* What you are asked to do
In this exercise, reproduce all the entries that follow exactly.
= = =
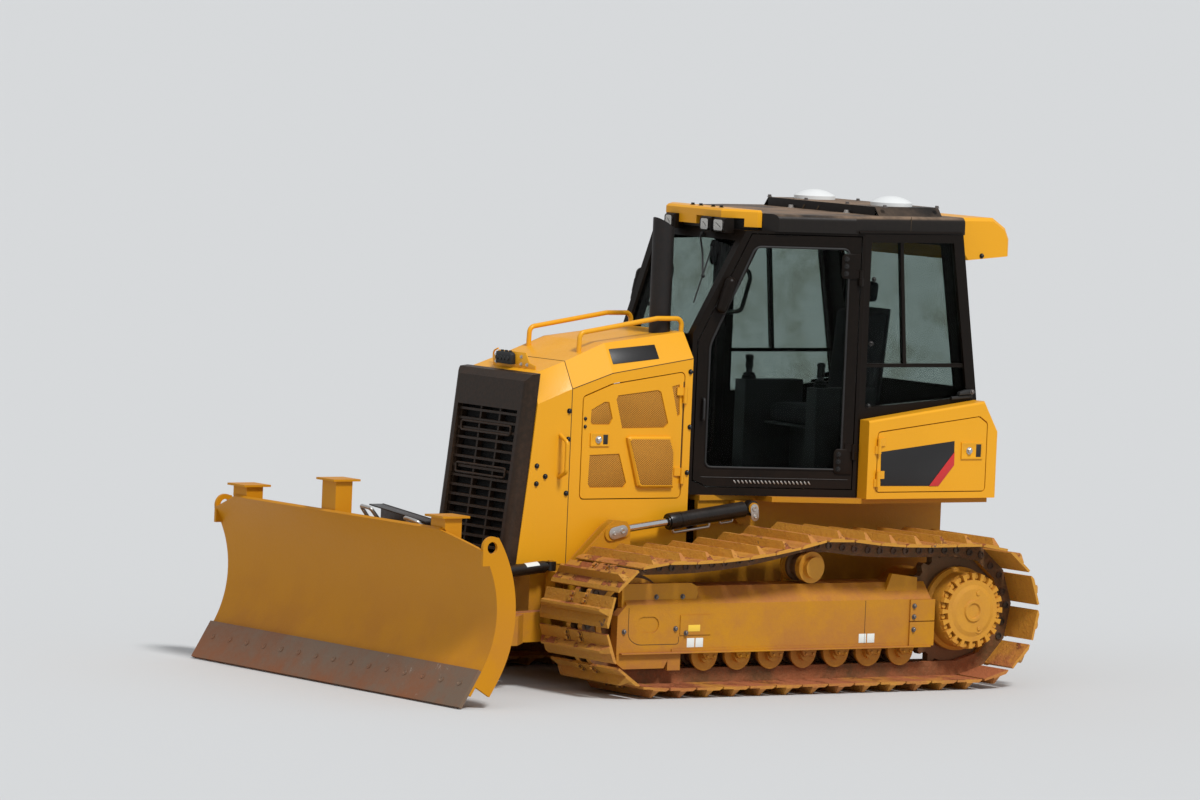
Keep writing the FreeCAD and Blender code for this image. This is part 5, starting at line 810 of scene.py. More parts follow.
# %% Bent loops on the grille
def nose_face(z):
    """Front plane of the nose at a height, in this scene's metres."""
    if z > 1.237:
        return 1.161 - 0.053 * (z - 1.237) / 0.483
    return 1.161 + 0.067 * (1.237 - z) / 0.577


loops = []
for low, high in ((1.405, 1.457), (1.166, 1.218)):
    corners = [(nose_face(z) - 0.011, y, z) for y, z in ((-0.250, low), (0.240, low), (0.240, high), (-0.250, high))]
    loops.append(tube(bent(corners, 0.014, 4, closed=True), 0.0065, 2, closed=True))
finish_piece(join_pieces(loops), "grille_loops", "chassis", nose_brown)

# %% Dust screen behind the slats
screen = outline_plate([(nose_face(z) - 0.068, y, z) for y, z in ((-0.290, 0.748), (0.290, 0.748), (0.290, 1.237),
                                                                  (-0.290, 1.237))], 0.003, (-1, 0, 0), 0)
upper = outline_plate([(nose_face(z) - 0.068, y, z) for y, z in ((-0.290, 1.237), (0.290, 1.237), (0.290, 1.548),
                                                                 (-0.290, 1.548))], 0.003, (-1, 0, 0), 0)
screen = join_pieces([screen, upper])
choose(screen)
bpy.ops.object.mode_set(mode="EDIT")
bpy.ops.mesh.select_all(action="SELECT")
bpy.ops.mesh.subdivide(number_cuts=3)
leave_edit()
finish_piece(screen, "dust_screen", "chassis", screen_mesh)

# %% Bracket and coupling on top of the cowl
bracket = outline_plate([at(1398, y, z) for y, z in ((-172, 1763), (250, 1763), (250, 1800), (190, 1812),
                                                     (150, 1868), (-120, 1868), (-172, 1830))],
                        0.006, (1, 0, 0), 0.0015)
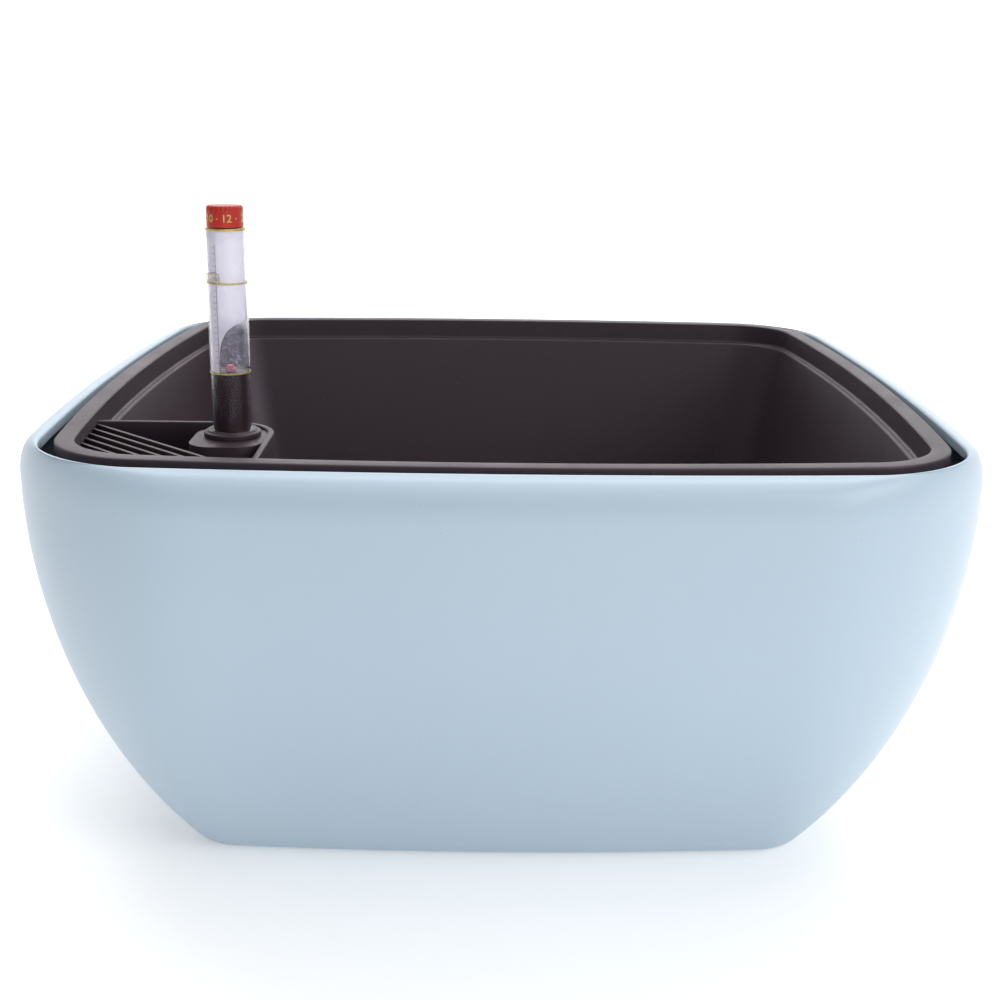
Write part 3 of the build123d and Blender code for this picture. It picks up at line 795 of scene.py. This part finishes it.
= = =
* Task solution
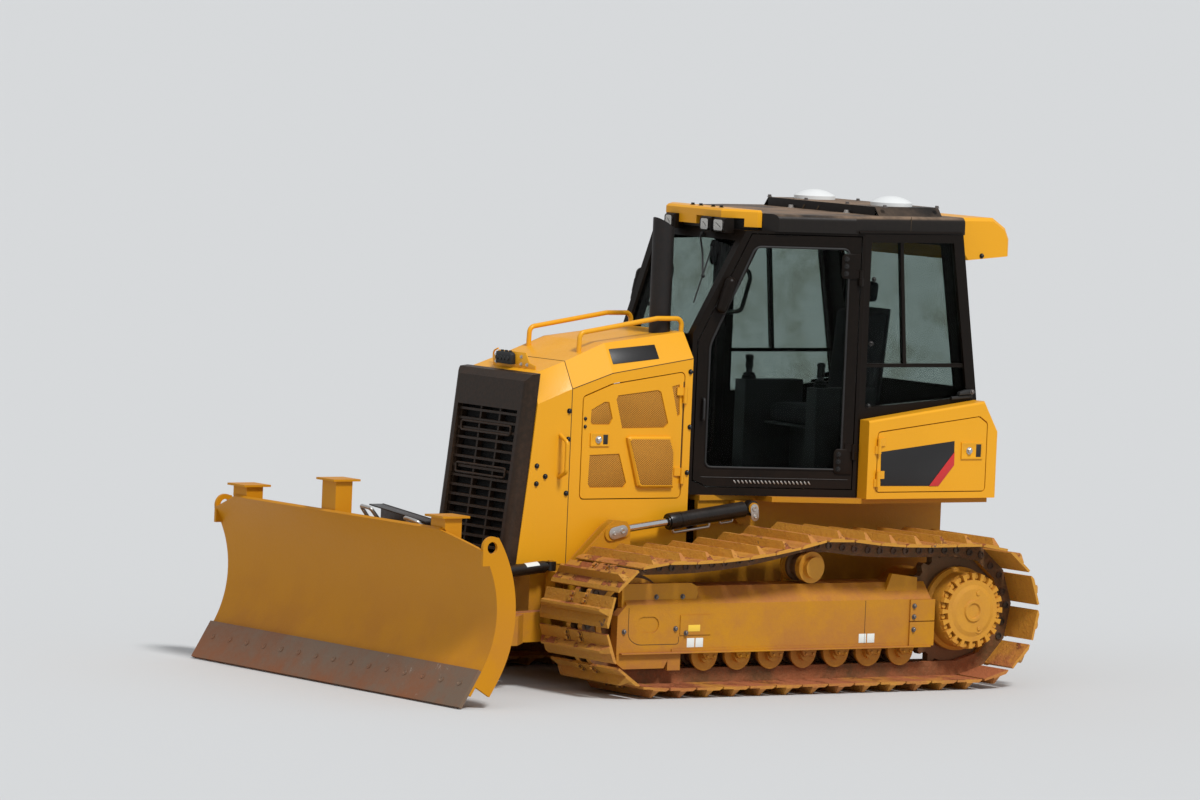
Keep writing the FreeCAD and Blender code for this image. This is part 5, starting at line 810 of scene.py. More parts follow.
# %% Bent loops on the grille
def nose_face(z):
    """Front plane of the nose at a height, in this scene's metres."""
    if z > 1.237:
        return 1.161 - 0.053 * (z - 1.237) / 0.483
    return 1.161 + 0.067 * (1.237 - z) / 0.577


loops = []
for low, high in ((1.405, 1.457), (1.166, 1.218)):
    corners = [(nose_face(z) - 0.011, y, z) for y, z in ((-0.250, low), (0.240, low), (0.240, high), (-0.250, high))]
    loops.append(tube(bent(corners, 0.014, 4, closed=True), 0.0065, 2, closed=True))
finish_piece(join_pieces(loops), "grille_loops", "chassis", nose_brown)

# %% Dust screen behind the slats
screen = outline_plate([(nose_face(z) - 0.068, y, z) for y, z in ((-0.290, 0.748), (0.290, 0.748), (0.290, 1.237),
                                                                  (-0.290, 1.237))], 0.003, (-1, 0, 0), 0)
upper = outline_plate([(nose_face(z) - 0.068, y, z) for y, z in ((-0.290, 1.237), (0.290, 1.237), (0.290, 1.548),
                                                                 (-0.290, 1.548))], 0.003, (-1, 0, 0), 0)
screen = join_pieces([screen, upper])
choose(screen)
bpy.ops.object.mode_set(mode="EDIT")
bpy.ops.mesh.select_all(action="SELECT")
bpy.ops.mesh.subdivide(number_cuts=3)
leave_edit()
finish_piece(screen, "dust_screen", "chassis", screen_mesh)

# %% Bracket and coupling on top of the cowl
bracket = outline_plate([at(1398, y, z) for y, z in ((-172, 1763), (250, 1763), (250, 1800), (190, 1812),
                                                     (150, 1868), (-120, 1868), (-172, 1830))],
                        0.006, (1, 0, 0), 0.0015)
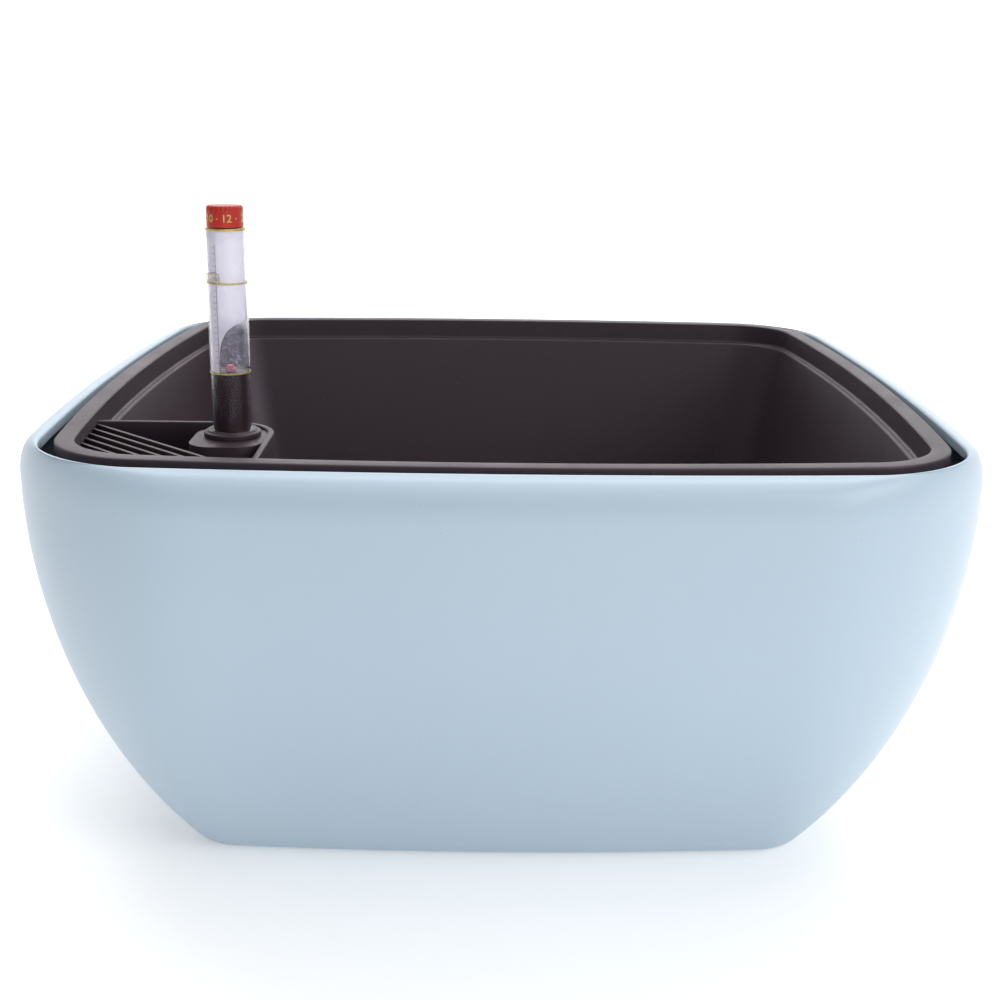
Write part 3 of the build123d and Blender code for this picture. It picks up at line 795 of scene.py. This part finishes it.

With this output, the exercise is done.